Dabei entstehen immer wieder Bilder wie aus einem genetischen Versuchslabor oder einer Vorlesung über Anatomie und Evolution. Der „primitive Mensch“, der „zeitgenössische Künstler“ und die „postmoderne Gestalt“ sind dabei drei Figuren, die benannt werden und eine Rolle spielen sollen. Über ihren Zusammenhang geraten die Mitspielenden aber so in Verwirrung, dass der Versuch einer evolutionären Ordnung torpediert wird. Damit bekommt „The Loss of Small Detail“ ein unerwartetes komisches Element, das die spannungsvolle Stimmung durchstößt. Das Zerbrechen der Kette, der Verlust eines Details, der dem Ganzen Sinn und Richtung gibt, wird nicht nur zu einer ästhetischen, sondern auch geschichtsphilosophischen Figur.
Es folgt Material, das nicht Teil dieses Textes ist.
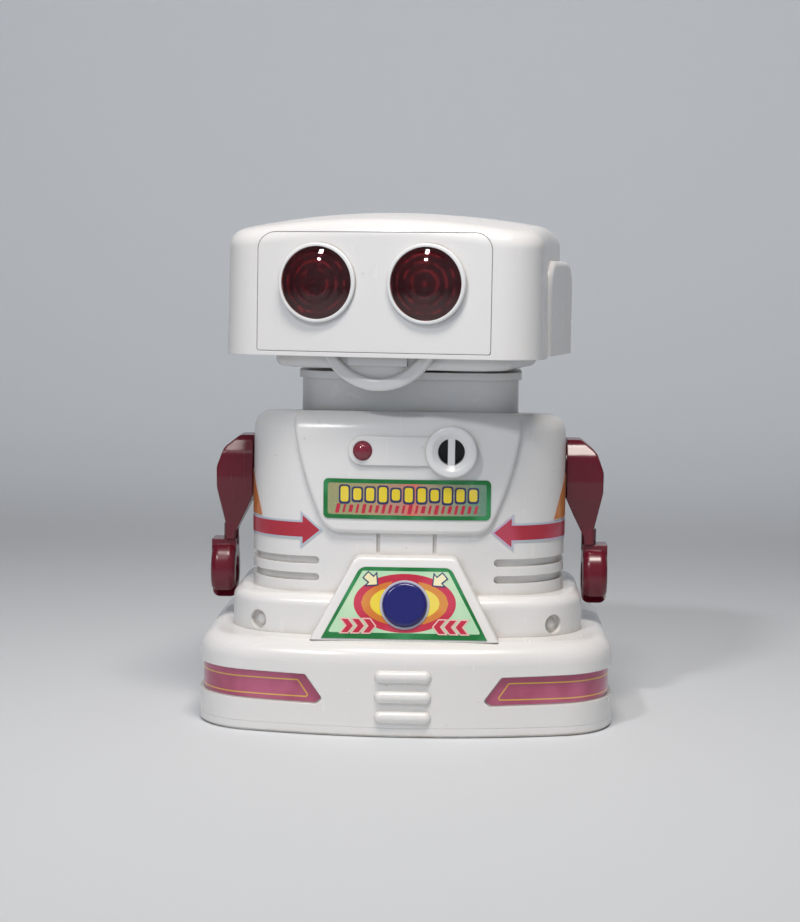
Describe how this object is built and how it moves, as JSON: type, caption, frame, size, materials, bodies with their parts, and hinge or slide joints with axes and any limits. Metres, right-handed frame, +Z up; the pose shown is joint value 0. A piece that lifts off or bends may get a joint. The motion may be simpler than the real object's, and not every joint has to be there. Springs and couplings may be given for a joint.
{
  "type": "talking toy robot",
  "caption": "Plastic talking toy robot on a wide base, with a turning head, moving jaw, swinging arms, push button, mode switch and sliding battery door.",
  "frame": {"origin": "centre of the base's underside", "axes": "+Z up, the robot faces -Y, its own left side is +X"},
  "size_m": [0.135, 0.1167, 0.1656],
  "materials": {
    "white_shell": "glossy moulded plastic",
    "white_trim": "glossy moulded plastic",
    "red_arm": "glossy moulded plastic",
    "red_lens": "clear tinted plastic",
    "red_lamp": "clear tinted plastic",
    "blue_button": "glossy moulded plastic",
    "foil_red": "metallised film",
    "foil_label": "metallised film",
    "board": "phenolic board",
    "components": "moulded epoxy",
    "steel": "zinc plated",
    "speaker_metal": "pressed steel",
    "speaker_paper": "matt card",
    "ferrite": "sintered",
    "cell": "printed sleeve",
    "reflector": "metallised plastic",
    "wire": "sleeved wire",
    "dark_plastic": "moulded plastic",
    "copper": "wound wire"
  },
  "bodies": {
    "body": {"base_shell": "white_shell", "base_pan": "white_shell", "batteries": "cell", "battery_plates": "steel", "battery_springs": "steel", "base_screws": "steel", "body_screws": "steel", "base_stripes": "foil_red", "body_front": "white_shell", "body_back": "white_shell", "case_screws": "steel", "neck_collar": "white_shell", "microphone_bezel": "white_trim", "microphone": "steel", "indicator_lamp": "red_lamp", "circuit_board": "board", "board_components": "components", "board_screws": "steel", "speaker_basket": "speaker_metal", "speaker_cone": "speaker_paper", "speaker_magnet": "ferrite", "button_bezel": "white_trim", "button_switch": "components", "mode_switch": "components", "chest_label": "foil_label", "button_label": "foil_label", "side_arrows": "foil_red", "side_flashes": "foil_red", "battery_wires": "wire", "speaker_wires": "wire", "neck_wires": "wire"},
    "head": {"head_shell_front": "white_shell", "head_shell_rear": "white_shell", "face_plate": "white_shell", "eye_bezels": "white_trim", "eye_lenses": "red_lens", "eye_reflectors": "reflector", "eye_lamps": "red_lamp", "ear_left": "white_shell", "ear_right": "white_shell", "head_floor": "white_shell", "head_screws": "steel", "head_spindle": "white_trim", "spindle_clip": "steel", "jaw_pin": "steel", "jaw_coil": "copper", "eye_wires": "wire"},
    "jaw": {"jaw": "white_shell"},
    "button": {"try_button": "blue_button"},
    "mode_knob": {"mode_knob": "dark_plastic"},
    "battery_door": {"battery_door": "white_shell"},
    "left_arm": {"arm_left": "red_arm", "claw_left": "red_arm", "shoulder_washer_left": "steel", "shoulder_screw_left": "steel"},
    "right_arm": {"arm_right": "red_arm", "claw_right": "red_arm", "shoulder_washer_right": "steel", "shoulder_screw_right": "steel"}
  },
  "joints": [
    {"name": "head_turn", "type": "hinge", "parent": "body", "child": "head", "pos_m": [0, 0, 0.11375], "axis": [0, 0, 1], "range_deg": [-32, 58]},
    {"name": "jaw_drop", "type": "hinge", "parent": "head", "child": "jaw", "pos_m": [0.0036, 0.01559, 0.1275], "axis": [0.9744, -0.225, 0], "range_deg": [0, 3.5]},
    {"name": "left_arm_swing", "type": "hinge", "parent": "body", "child": "left_arm", "pos_m": [0.0527, 0, 0.08], "axis": [-1, 0, 0], "range_deg": [-60, 120]},
    {"name": "right_arm_swing", "type": "hinge", "parent": "body", "child": "right_arm", "pos_m": [-0.0527, 0, 0.08], "axis": [-1, 0, 0], "range_deg": [-60, 120]},
    {"name": "button_press", "type": "slide", "parent": "body", "child": "button", "axis": [0, 0.9487, -0.3162], "range_m": [0, 0.002]},
    {"name": "mode_select", "type": "slide", "parent": "body", "child": "mode_knob", "axis": [1, 0, 0], "range_m": [-0.004, 0.004]},
    {"name": "battery_door_slide", "type": "slide", "parent": "body", "child": "battery_door", "axis": [0, 1, 0], "range_m": [0, 0.06]}
  ]
}
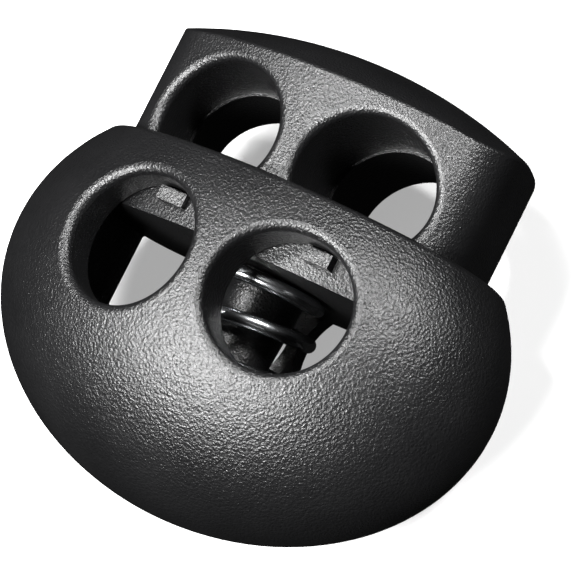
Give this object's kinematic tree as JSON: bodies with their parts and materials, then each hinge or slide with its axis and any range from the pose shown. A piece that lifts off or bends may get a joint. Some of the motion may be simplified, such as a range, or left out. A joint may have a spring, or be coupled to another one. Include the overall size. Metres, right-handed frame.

Es war noch hell, als der Abend nach 80 Minuten zu Ende war. Im Schlosshof, zwanzig Schritte weiter, wurden die Stühle nach einem Jazz-Medley weggeräumt. Touristen fotografierten noch einmal die Silhouette der Stadt von der Brücke, und in den Biergärten an der Elbe wummerten die Beats. Dass die Zeit eben mal kurz rückwärts gelaufen war, fiel draußen nicht weiter auf.